Following the terrible sequence of summer news from Syria & Iraq, all the atrocities... occurred to me today that the strange convolutions of recent upheavals might find some meaning through the anthropological-theoretical lens of Rene Girard. Girard knows One Big Thing (he's the perfect example of Isaiah Berlin's "hedgehog" - as opposed to the "fox", who knows a little bit about everything) - & I have to approach his totalizing theory with caution. Yet here we have a formation of current events which apparently could be illustrations of his Big Idea.
For Girard, human life & culture are rooted in subconscious "mimetic rivalry", culminating in "mimetic violence", & resolved (very imperfectly) by ritual sacrifice/scapegoating. Is it possible to consider the Sunni-Shiite divide in Islam as an example of this? Girard says that what begins as mimetic rivalry over a desired object - the psychological mechanism whereby because he has this thing, it must be good, so I must have it - morphs eventually into pure rivalry : the object itself is forgotten, it becomes simply a matter of me against him, us against them.
The appearance now of the "Islamic State", or ISIS, seems to have upended the formalized (& centuries-old) rivalry between the two sects. For the time being, & in some places, Shiite & Sunni political groups are actually working together. The transgressive violence of ISIS has set this in motion : Girard's idea that the vertiginous magnetism of social breakdown, leading to the obliteration of all social differences in a chaos of destructive violence, is that most-feared thing, the only thing that could bring the two sides to work together. So now Iran & Saudi Arabia & the US are all converging to combat the common menace.
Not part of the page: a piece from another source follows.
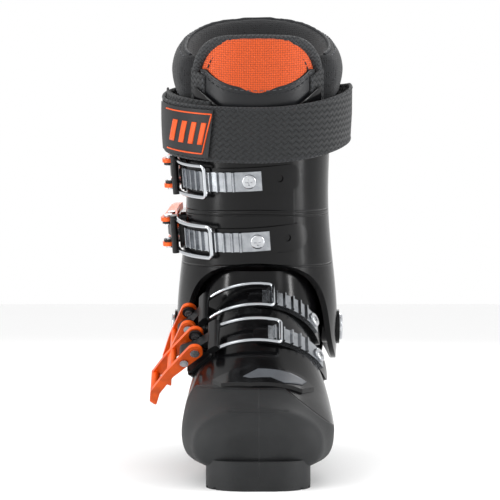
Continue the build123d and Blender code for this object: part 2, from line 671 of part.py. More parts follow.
def strap_rivet(x, h):
    """Rivet through the back of the strap and the cuff."""
    back = (-60 + CUFF_DEPTH) * LONG + STRAP_CLEAR + STRAP_THICK
    place = CUFF_PLANE.location * Pos(x, 0, h)
    shank = Pos(0, back - 2.6, 0) * Rot(90, 0, 0) * Cylinder(PIN_RADIUS, 6.0)
    head = Pos(0, back + 0.9, 0) * Rot(90, 0, 0) * Cylinder(4.5, 1.4)
    return place * (shank + head)


def make_toe_plate():
    """Trim plate that follows the top of the toe box."""
    skin = foot_form(-2.2) - foot_form()
    shape = Polyline((-31, -84), (-8, -79), (31, -80), (38, -86), (30, -97), (-5, -99), (-25, -93), close=True)
    plate = extrude(make_face(shape), amount=60)
    return one(skin & (Pos(0, 0, 45) * plate))


# ---------------------------------------------------------------- the whole boot
def build():
    shell_outer = foot_form()
    shell_cavity = foot_form(SHELL_WALL, FLOOR, 180)
    liner_floor = FLOOR + BOARD + 0.3
    liner_outer = foot_form(SHELL_WALL + GAP, FLOOR, 180, liner_floor) - above(SHELL_TOP[0] - 3, SHELL_TOP[1] - 4)
    liner_cavity = foot_form(SHELL_WALL + GAP + LINER_THICK, liner_floor + LINER_SOLE, 190)
    board = foot_form(SHELL_WALL + 0.4, FLOOR, SOLE_PAD + FLOOR + BOARD, FLOOR + 0.05)
    toe_screws, heel_screws = SOLE_SCREWS[:4], SOLE_SCREWS[4:]
    nodes = {
        "lower_shell": make_lower_shell(shell_outer, shell_cavity),
        "cuff": make_cuff(),
        "toe_sole": sole_pad(toe_lug(0, SOLE_PAD), toe_screws, [TOE_Y + d for d in (10, 19, 42, 50, 72)]),
        "heel_sole": sole_pad(heel_lug(0, SOLE_PAD), heel_screws, [HEEL_Y - d for d in (12, 34, 44)]),
        "toe_sole_screws": Compound([sole_screw(x, y) for x, y in toe_screws]),
        "heel_sole_screws": Compound([sole_screw(x, y) for x, y in heel_screws]),
        "boot_board": board,
        "toe_plate": make_toe_plate(),
        "pivot_rivet_lateral": pivot_rivet(-1),
        "pivot_rivet_medial": pivot_rivet(1),
        "liner_foot": one(liner_outer - liner_cavity),
        "liner_shaft": make_liner_shaft(),
        "tongue": make_tongue(),
        "power_strap": make_strap(),
        "strap_label": make_strap_label(),
        "strap_rivets": Compound([strap_rivet(x, h) for x, v, h in STRAP_RIVETS]),
    }
    for band in BANDS:
        wire = band.place(bail_wire(band))
        nodes[band.name + "_base"] = band.on_base(base_plate())
        nodes[band.name + "_base_rivets"] = Compound([band.on_base(r) for r in base_rivets()])
        nodes[band.name + "_pivot_rivets"] = Compound([band.on_base(r) for r in pivot_rivets()])
        nodes[band.name + "_lever"] = band.on_base(lever(3.0 if band.body == "cuff" else 13.0))
        nodes[band.name + "_bail_pin"] = band.on_base(bail_pin())
        nodes[band.name + "_carrier"] = one(band.on_base(carrier()) - band.place(bail_wire(band, 0.02)))
        nodes[band.name + "_bail_wire"] = wire
        nodes[band.name + "_ladder"] = band.place(ladder(band))
        nodes[band.name + "_ladder_screw"] = band.place(ladder_screw(band))
    return nodes


if __name__ == "__main__":
    os.makedirs("parts", exist_ok=True)
    for name, shape in build().items():
        export_step(shape, "parts/" + name + ".step")
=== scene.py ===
"""Alpine ski boot for the right foot: materials, liner, tongue and strap round the CAD frame.

Metres, and -Y is the toe. Places round the leg are in millimetres, and place() turns them to metres.
"""
import bpy
import bmesh
import json
from math import acos, cos, pi, radians, sin
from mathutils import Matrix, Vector, noise


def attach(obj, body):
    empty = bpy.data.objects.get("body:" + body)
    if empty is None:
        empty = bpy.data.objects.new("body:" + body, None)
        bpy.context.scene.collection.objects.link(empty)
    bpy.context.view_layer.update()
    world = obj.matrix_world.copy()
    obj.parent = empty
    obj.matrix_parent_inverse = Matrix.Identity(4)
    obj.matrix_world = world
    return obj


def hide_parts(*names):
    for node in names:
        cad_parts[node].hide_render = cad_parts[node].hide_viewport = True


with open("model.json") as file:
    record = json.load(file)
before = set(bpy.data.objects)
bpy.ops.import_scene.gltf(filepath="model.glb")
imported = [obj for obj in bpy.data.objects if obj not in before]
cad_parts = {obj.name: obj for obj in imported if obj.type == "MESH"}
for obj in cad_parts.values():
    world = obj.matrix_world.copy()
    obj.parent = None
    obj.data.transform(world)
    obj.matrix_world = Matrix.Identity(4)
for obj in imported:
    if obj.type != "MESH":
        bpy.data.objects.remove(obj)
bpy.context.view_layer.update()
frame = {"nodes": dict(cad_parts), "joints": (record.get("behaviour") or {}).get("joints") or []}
nodes = frame["nodes"]
MM = 0.001

# ---------------------------------------------------------------- the leaning frame of the cuff
LEAN = radians(12.0)
PIVOT = Vector(next(j for j in frame["joints"] if j["name"] == "cuff_flex")["pos_m"])
UP = Vector((0, -sin(LEAN), cos(LEAN)))
BACK = Vector((0, cos(LEAN), sin(LEAN)))
SIDE = Vector((1, 0, 0))
CUFF_FRONT = -60                     # the cuff's front, ahead of the hinge line, mm
# height, radius and shift of the front, mm
CUFF_RADII = [(-20, 60.0, -1.0), (10, 60.5, -3.0), (42, 58.0, -2.0), (79, 54.0, -0.5),
              (123, 53.0, 0.0), (156, 53.5, -1.0), (216, 55.0, -5.0)]


def place(u, v, h):
    """Point u to the inner side, v back and h up in the cuff's leaning frame, all in mm."""
    return PIVOT + SIDE * (u * MM) + BACK * (v * MM) + UP * (h * MM)


def cuff_ring(h):
    """Radius and centre of the cuff's round front at a height."""
    for (h0, r0, f0), (h1, r1, f1) in zip(CUFF_RADII, CUFF_RADII[1:]):
        if h <= h1:
            t = max(0.0, (h - h0) / (h1 - h0))
            radius, shift = r0 + (r1 - r0) * t, f0 + (f1 - f0) * t
            return radius, CUFF_FRONT + shift + radius
    top, radius, shift = CUFF_RADII[-1]
    return radius, CUFF_FRONT + shift + radius


# ---------------------------------------------------------------- materials
def linear(hex_code):
    """sRGB hex to a linear colour."""
    values = [int(hex_code[i:i + 2], 16) / 255 for i in (1, 3, 5)]
    return [v / 12.92 if v <= 0.04045 else ((v + 0.055) / 1.055) ** 2.4 for v in values] + [1.0]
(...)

The trouble is, ISIS does not quite fit the Girardian pattern of the "arbitrary sacrificial victim" - the scapegoat whose sacrifice "resolves" (for a while) the pattern of violence, rivalry & vengeance. History is a little "messier" than theory (as Pres. Obama noted recently). Once ISIS is defeated, another candidate for the leadership of glamorized political violence will arise, another iteration of the crisis.
It seems to me that the phenomenon of militant Islam is rooted in a theological notion, perhaps a distortion of normative Islam (I don't really know). The notion is that humans - followers of the Prophet - can know God's will, and carry it out in terms of a political sovereignty based on force. It is the totalizing concept of theocracy : that divine law and human laws are one & the same. God is essentially an invisible cosmic commanding officer; & if you know God's will, and those others do not, then those others must eventually submit to your will.
There are other ways of thinking about God, and the human soul, and the destiny of the earth; other ways of thinking about law and political justice. The ancient Egyptians, for example, had very considerable notions of law & justice, in a civilization which lasted 3 or 4 thousand years before the monotheistic religions arose. Not that I am lobbying for ancient Egyptian culture : this is just one example.
The Western concept of "natural law" is another example. It's possible to believe that "divine Providence" has provided humanity in general - across the globe - with innate notions of good & evil, right & wrong, which are suitable & equipped for the ordinary challenges of civil, earthly society. The "theological virtues", on the other hand, are distinct spiritual gifts, which lift the human soul toward its supernatural, eternal destiny. This is inevitably a personal journey; one cannot compel a person, either by law or by sheer force, to inhabit a moral/spiritual dimension which only God can offer. This kind of idea is at the root of Roger Williams' pioneering political construct, the "separation of Church & State". Let human law govern one global humanity; let divine grace govern the individual soul.
Some such alternative theological ideas might come in handy, during the long future struggle with militant & violent political ideologies of all kinds.